Having taken the advice, Mops finds a place as kitchen-maid with Lady Chard. As the lowest in the servants' pecking-order she is given the most menial jobs and is bullied by more senior domestics. Early one morning when she is alone in the kitchen she hears a knock, and opens the door to find the man she befriended on the road. She helps him out of a predicament, and they begin walking out together after he successfully applies for a position with playwright Frank Dale. Some time later Mops is dismissed from her post after being blamed for starting a fire in the house. She goes to visit her beau, and finds him smartly-dressed and in conversation with a theatrical impresario. He admits that he is really Frank Dale, and all along he has been using her as research material for his new play.

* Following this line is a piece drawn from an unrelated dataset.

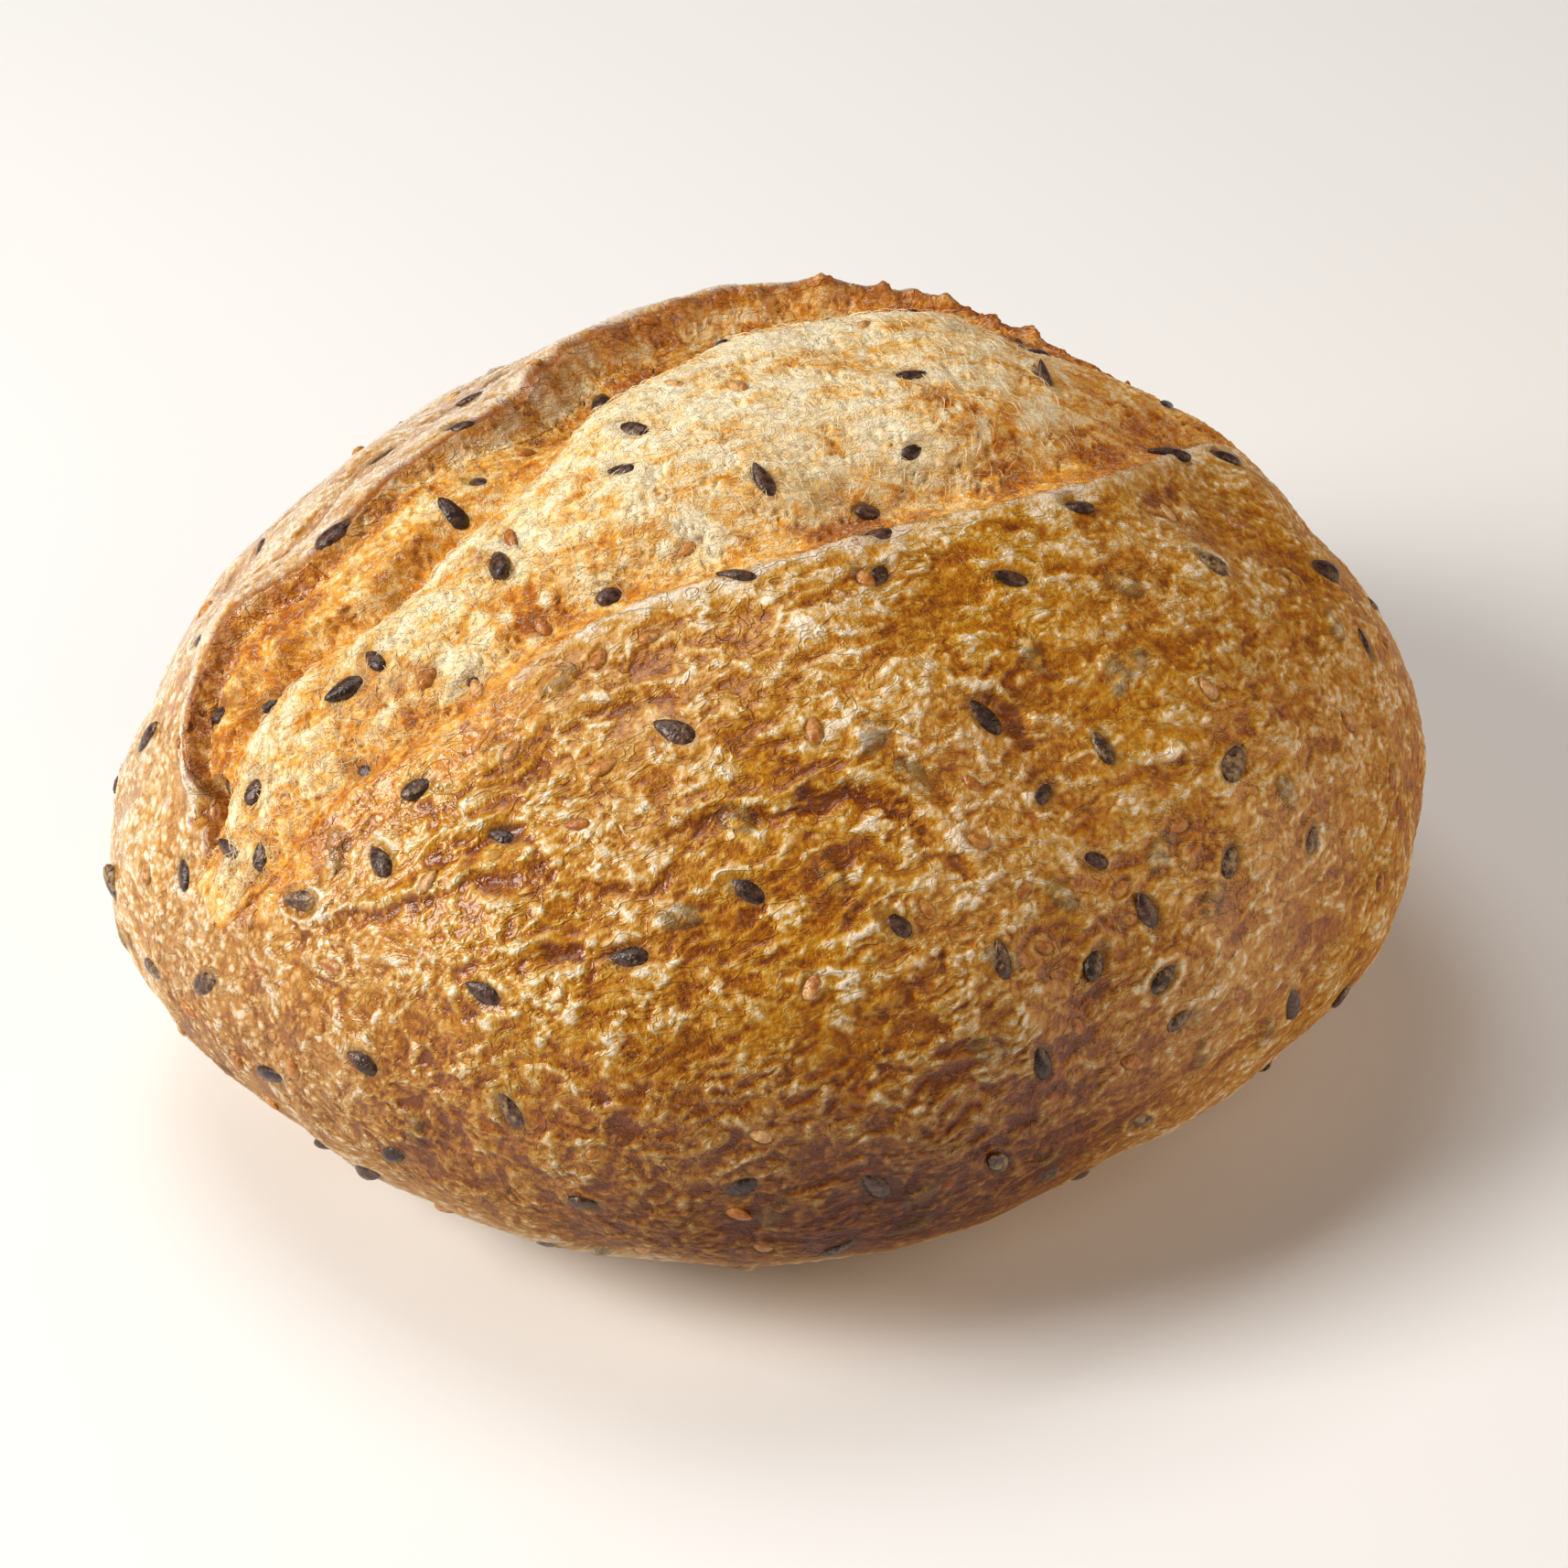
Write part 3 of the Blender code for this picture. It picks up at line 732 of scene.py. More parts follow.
def crust_material():
    """Baked bread crust: a thin gelatinised film of starch, blistered in the oven. Low folds are amber and
    glassy, raised blisters are dry, pale and a little rougher, and the film gives sharp small highlights. The
    amber of low parts is partly painted shade, the pale of crests partly painted highlight, and the low front is
    darkened by painted shade."""
    material, tree, inputs, place = new_material(
        "baked crust film", {"IOR": 1.47, "Specular IOR Level": 0.22, "Coat Roughness": 0.05})
    hollow, broad, film, trough, lip, wall, seed_shade_and_tint, bubble, crinkle, fold, zone, ring, rim, foot, dry = (
        add(tree, "ShaderNodeAttribute", out="Fac", attribute_name=name)
        for name in ("hollow", "broad", "film", "trough", "lip", "wall", "seed_shade_and_tint", "bubble", "crinkle", "fold",
                     "zone", "ring", "rim", "foot", "dry"))

    # the film was pulled along the score, so its blotches of 2.5 mm and its creases are long that way
    pulled = add(tree, "ShaderNodeMapping", {"Vector": place, "Rotation": (0, 0.1, -0.12), "Scale": (2.0, 1, 1)},
                 vector_type="TEXTURE")
    blotch = uneven(tree, Vector=pulled, Scale=400, Detail=4, Roughness=0.55, Distortion=0.4)
    grit = uneven(tree, Vector=place, Scale=1900, Detail=3, Roughness=0.6)
    wide = uneven(tree, Vector=place, Scale=95, Detail=2, Roughness=0.5)
    creases = crest_lines(tree, 0.022, Vector=pulled, Scale=330, Detail=2, Distortion=0.8)
    fine_creases = crest_lines(tree, 0.05, Vector=pulled, Scale=820, Detail=2, Distortion=0.6)
    broken = add(tree, "ShaderNodeTexNoise", {"Vector": place, "Scale": 420, "Detail": 2})
    broken = add(tree, "ShaderNodeMapRange", {"Value": broken, "From Min": 0.42, "From Max": 0.6})
    fine_creases = add(tree, "ShaderNodeMath", {0: fine_creases, 1: broken}, operation="MULTIPLY")
    # where the crust is matt, its round blisters show more and its pulled blotches less
    blistered = add(tree, "ShaderNodeMapRange", {"Value": film, "To Min": 2.4, "To Max": 1.0})
    bubble = add(tree, "ShaderNodeMath", {0: bubble, 1: blistered}, operation="MULTIPLY")
    glassy = add(tree, "ShaderNodeMapRange", {"Value": film, "To Min": 0.5, "To Max": 1.0})
    blotch = add(tree, "ShaderNodeMath", {0: blotch, 1: glassy}, operation="MULTIPLY")

    # colour follows height: sunken film amber, raised film and crests pale, partly the film's own colour
    # and partly painted shade in hollows and troughs and painted highlight on crests and creases
    level = add(tree, "ShaderNodeMath", {0: hollow, 1: 0.22}, operation="MINIMUM")
    level = add(tree, "ShaderNodeMath", {0: level, 1: 1.15, 2: 0.18}, operation="MULTIPLY_ADD")
    high = add(tree, "ShaderNodeMath", {0: broad, 1: 0.3}, operation="MINIMUM")
    level = summed(tree, level, [
        (high, 0.4), (bubble, 0.26), (crinkle, 0.12), (fold, 0.18), (zone, 0.16), (blotch, 0.68), (grit, 0.68),
        (wide, 0.6), (creases, 0.16), (fine_creases, 0.16), (ring, 0.12), (rim, 0.2), (trough, -0.22),
        (foot, -0.42)])
    glossy = ramped(tree, level, ((0.0, "7A3A00"), (0.2, "A05A00"), (0.4, "BC7A00"), (0.58, "CA962A"),
                                  (0.78, "DFBC80"), (1.0, "F8E8CE")))
    matte = ramped(tree, level, ((0.0, "8A4A02"), (0.2, "B07016"), (0.4, "CA923E"), (0.6, "E0B678"),
                                 (0.88, "F7E3CA")))
    colour = add(tree, "ShaderNodeMix", {0: film, 6: matte, 7: glossy}, out=2, data_type="RGBA")
    # painted shade: the low front multiplied darker, together with its darker baking
    colour = mixed(tree, foot, colour, "A28850", "MULTIPLY")

    # bran flecks, reddish and about 1 mm across
    fleck = add(tree, "ShaderNodeTexVoronoi", {"Vector": place, "Scale": 240}, out="Distance", feature="F1")
    chance = add(tree, "ShaderNodeSeparateColor", {0: fleck.node.outputs["Color"]})
    chance = add(tree, "ShaderNodeMath", {0: chance, 1: 0.8}, operation="GREATER_THAN")
    fleck = add(tree, "ShaderNodeMapRange", {"Value": fleck, "From Min": 0.08, "From Max": 0.2, "To Min": 0.7,
                                             "To Max": 0.0})
    fleck = add(tree, "ShaderNodeMath", {0: chance, 1: fleck}, operation="MULTIPLY")
    colour = mixed(tree, fleck, colour, "A65014")

    # the ear's inner wall is toasted crumb and its lip is scorched, with painted shade on the lip's inner side.
    torn, _ = toasted_colour(tree, place)
    colour = add(tree, "ShaderNodeMix", {0: wall, 6: colour, 7: torn}, out=2, data_type="RGBA")
    colour = mixed(tree, lip, colour, "96500C")
    # seeds under the film tint it grey, and painted shade darkens the skin round the bare seeds
    colour = mixed(tree, seed_shade_and_tint, colour, "574426")

    # dull where it is pale or dry, and the clear film over it shines where it isn't dry
    dull = add(tree, "ShaderNodeMapRange", {"Value": level, "From Min": 0.1, "From Max": 0.9, "To Min": 0.16,
                                            "To Max": 0.4})
    dull = summed(tree, dull, [(dry, 0.25)])
    shine = add(tree, "ShaderNodeMapRange", {"Value": dry, "To Min": 0.6, "To Max": 0.03})

    # wrinkles of the film, from 0.2 mm; the clear film over them lies smoother
    fine = add(tree, "ShaderNodeTexNoise", {"Vector": place, "Scale": 2600, "Detail": 3, "Roughness": 0.55})
    fine = summed(tree, fine, [(creases, 0.9), (fine_creases, 0.6)])
    wrinkled, taut = (add(tree, "ShaderNodeBump", {"Height": fine, "Distance": 0.0003, "Strength": strength})
                      for strength in (0.8, 0.2))
    for socket, source in (("Base Color", colour), ("Roughness", dull), ("Normal", wrinkled),
                           ("Coat Normal", taut), ("Coat Weight", shine)):
        tree.links.new(source, inputs[socket])
    return material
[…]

On being told of Mops' music hall background, Frank and the impresario offer her the lead role in the play. Both the play and Mops are overnight sensations, and she is welcomed by society. After Frank has rid himself of his grasping fiancée, and Mops has exacted her revenge on the magistrate who imprisoned Turnips, the couple are married and the future looks bright for them and the newly released Turnips.

==Cast==
- Rene Ray as Mops
- John Longden as Frank Dale
- Talbot O'Farrell as Turnips
- Ben Welden as Harriman
- Barbara Gott as Cook
- Helen Ferrers as Lady Chard
- Roland Gillett as John Chard
- Paddy Brown as Patty

==Reception==
Kine Weekly wrote: "Ingenuous comedy, a simple story of a humble girl's rise to stage fame, garnished with music, song, below-stairs humour and naive romance. The picture's presentation is wide, but the treatment shows some imagination, if the stars shine but dimly. ... Too much incident has been crowded into this picture. The star work works hard but lacks the experience to carry the entertainment on her slender shoulders, and, as a result, the film lacks smooth cohesion."

Picturegoer wrote: "It is all very naïve and the continuity is rather ragged owing to an excess of varied detail which makes for lack of cohesion."

Picture Show wrote: "Naive story of a servant-girl who becomes a stage star. It provides pleasant entertainment with its touches of Cockney humour, romance, sentiment and song."